As some of you may know, I have taken a hiatus from writing so that I can spend all of my extra time finishing the Wheel of Time series. My wife and I obtained the 14th (and last) book, “A Memory of Light” last month and I had stopped reading the series midway through book 7 last year. I had a lot of catching up to do.
Yesterday, I finished reading “The Towers of Midnight,” the 13th book and, while I was excited to know that the end is in sight, I find myself kind of shrugging my shoulders and saying, “Meh.” That excitement has dimmed significantly and I blame Brandon Sanderson.
When Robert Jordan died in 2007, leaving the Wheel of Time unfinished, it was reported that he only had one more book to go to finish the series. That would have made it 12 books long (twice as many as was originally planned – yes friends, Wheel of Time was a planned 6 book series). Jordan’s widow hand-picked Sanderson, an unknown author, to write the last book.
In an introduction to book 12, “The Gathering Storm,” Sanderson states that he has been a long-time fan of the series and that he wasn’t planning on copying Jordan’s style in writing the remaining books (yes, books. Sanderson felt that the series needed to be extended an extra 2 books), but would write his own way, sticking to the atmosphere of the originals – and he does – sort of.
However, after reading “Towers,” I feel that it has become nothing more than poorly edited fan-fic and I almost don’t want to read the final volume. The characters have become flat two-dimensional versions of themselves, almost caricatures. The linear story-telling of Jordan has been thrown out the window in favor of some kind of poorly paced, jump around the world, forward and backward through a week of time format. There are so many scenes that are unnecessary and could have been cut from the final draft. The book is riddled with proofing and continuity errors.
“Towers” is 850 pages of unnecessary fluff. Looking back at “Storm,” I really think that with some hard editing, the two books could have been combined into one, and probably would have if Jordan wrote it. There are a few key moments in “Towers” that had to happen, but everything else could have been slashed. Repeated scenes of Lan gathering followers as he travels the Borderlands, Perrin’s training in the World of Dreams and Rodel Ituralde defending Maradon are a few examples of things that could have been streamlined or cut completely.

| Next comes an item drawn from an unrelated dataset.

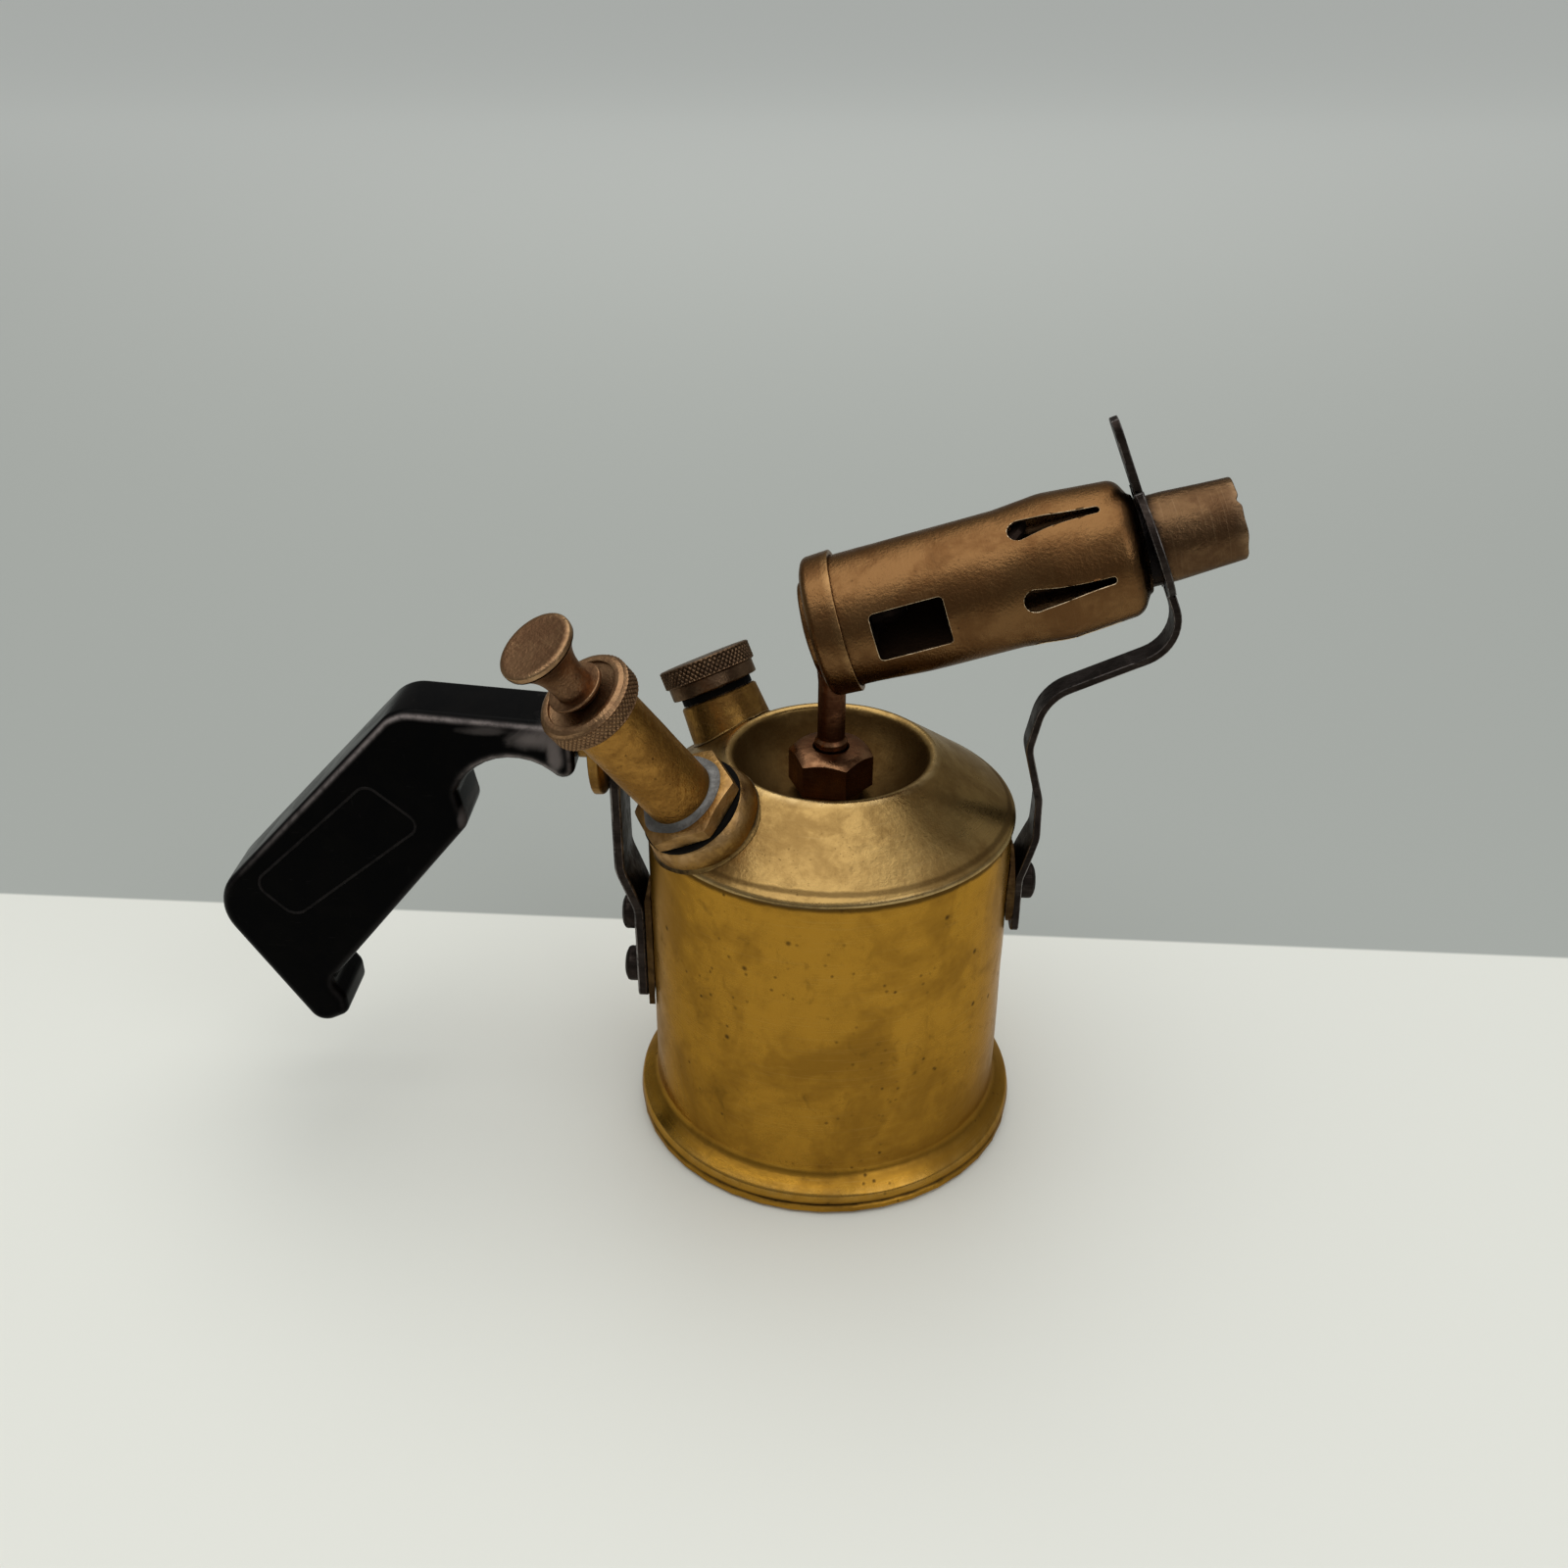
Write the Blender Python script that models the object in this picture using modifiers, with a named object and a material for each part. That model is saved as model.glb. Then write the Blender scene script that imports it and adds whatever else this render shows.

Granted, Jordan created a world with hundreds of named characters and was able to juggle them very well. His books stick with a group of characters for a number of chapters, leave the reader with a cliffhanger and then move to another group. In “Towers,” Sanderson changes between characters every chapter, most changing characters within chapters. It makes for a jaggedly paced book that doesn’t allow the reader to maintain a connection the the characters. I suppose an argument can made that by the time you’re at book 13 you already have a connection, but wouldn’t you want to maintain it? It doesn’t make sense to me.

Perrin forging Mah’alleinir, a key moment that needs to be there.
This pacing could have one thing good going for it, but Sanderson didn’t follow through. By changing between characters so quickly, he had an opportunity to create some great tension, but he blew it by setting the scenes with Rand al’Thor about a week ahead of all the others. The ta’veren nature of the three main characters, Rand, Mat and Perrin, has developed into them having the ability to know where the others guys are and what they’re doing. Finding out 200 plus pages ahead of time that Mat will be in Caemlyn and that Perrin will be meeting up with Whitecloaks destroyed any tension that could have been created and I found myself waiting for those things to happen. I don’t know if this was an oversight or a poor attempt at foreshadowing, but either way, it was a mistake.
Last, proofreading. I don’t think I’ve read a book with so many typos, missing words or just wrong words. The one that bothered me the most was constantly referring to Rand’s “hands.” He lost his left hand two books ago. He no longer has “hands.” I swear, if “Memory” mentions Mat’s “eyes” even once, I’m gonna scream.
Overall, I think Sanderson was a poor choice to finish these books. He was an unproven author at the time (writing 13 unpublished books doesn’t count). I have read other books by him, and the only ones that I liked were the Mistborn books. All of his other books I can rip apart with ease. I almost want to go back and read Mistborn again, just to see if maybe I was blinded by the unique magic system he invented for it, but for now I think I’ll just leave it alone.
I feel that “Towers of Midnight” is the worst book in the Wheel of Time series so far, especially since it had so much potential to be great. “Memory of Light,” the final volume, is calling to me, and at this point I’m only going to read so that I can say, “I read the whole series.”
Jordan wasn’t a perfect writer and I had problems with some of his books in this series, but Sanderson has killed Wheel of Time for me. I shall look back at the first 11 volumes with fondness, for they entertained me greatly, but the final three books have made me say, “Wait a minute,” far too often and that’s a bad thing for a reader to say.